The proposed revisions by the European Commission to the GHG Protocol, particularly around Scope 2 accounting, are already reshaping how buyers approach PPA negotiations. The increasing regulatory uncertainty has led many buyers to pause pan-European PPA strategies, instead prioritising transactions in markets where electricity consumption can be more closely aligned with generation.
As a result, as previously mentioned, we are seeing growing offtake appetite in Eastern European markets, where a significant share of industrial demand is concentrated. These regions are becoming particularly attractive for new renewable development, as they offer stronger alignment between local generation and consumption profiles - an aspect that is likely to become increasingly important under potential hourly matching requirements.

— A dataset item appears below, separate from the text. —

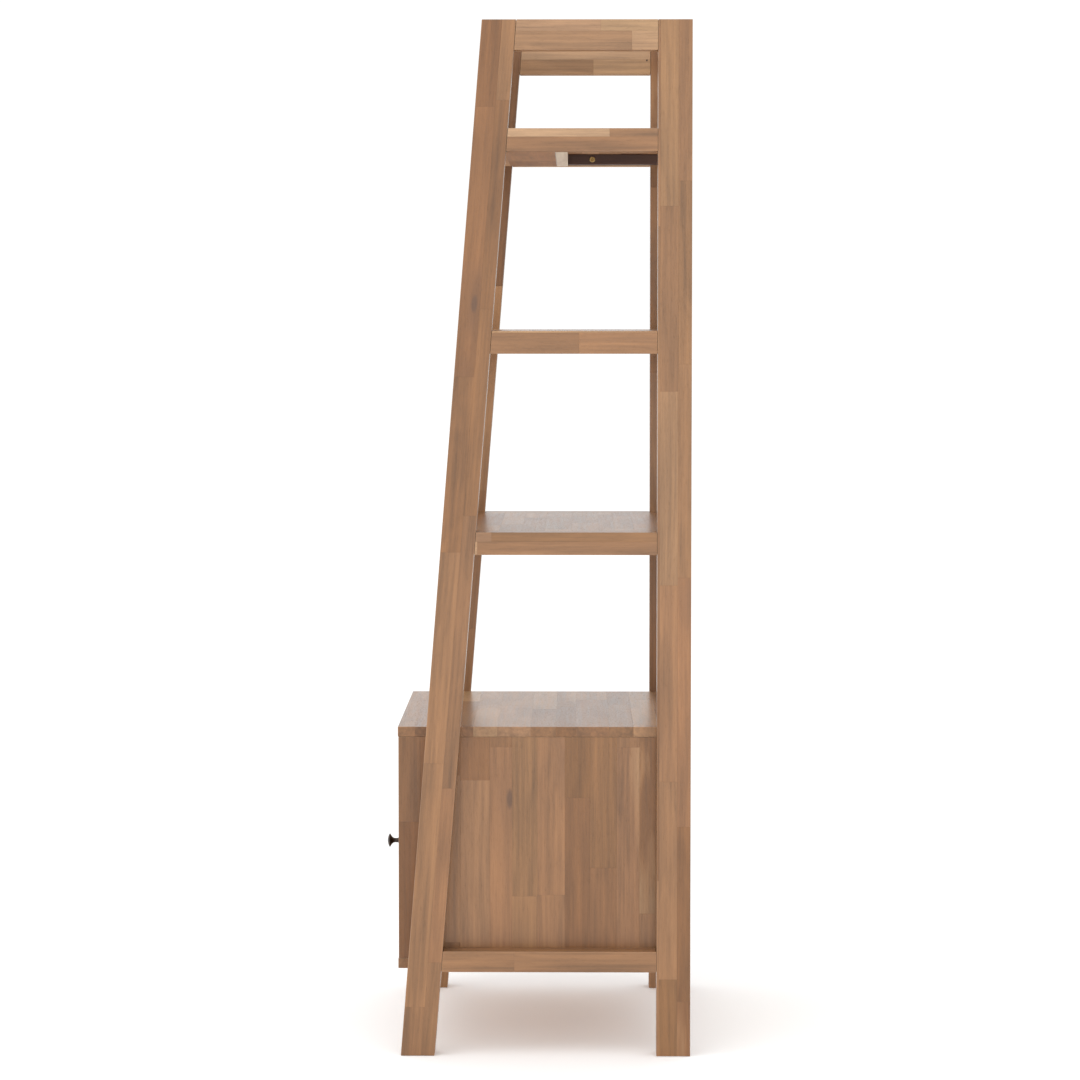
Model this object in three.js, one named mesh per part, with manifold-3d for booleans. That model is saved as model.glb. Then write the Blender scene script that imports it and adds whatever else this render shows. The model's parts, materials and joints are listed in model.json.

If such hourly correlation becomes mandatory, traditional “pay-as-produced” structures may lose competitiveness. In response, we expect to see increased demand for more sophisticated delivery profiles, alongside a growing role for battery storage solutions to help shape output. This will significantly enhance the value proposition of multi-technology PPAs, combining complementary generation assets to better match demand patterns.
We expect to see increased demand for more sophisticated delivery profiles, alongside a growing role for battery storage solutions to help shape output.
At the same time, physical PPAs are likely to gain prominence, while purely financial (virtual) PPAs may face reduced demand.
This shift could have notable implications for markets with high renewable penetration and structurally low power prices, such as Iberia, which have historically relied on virtual PPAs to drive large-scale renewable deployment. A more limited pool of eligible corporate buyers, combined with stricter procurement requirements, may ultimately slow the pace of new project development in these regions.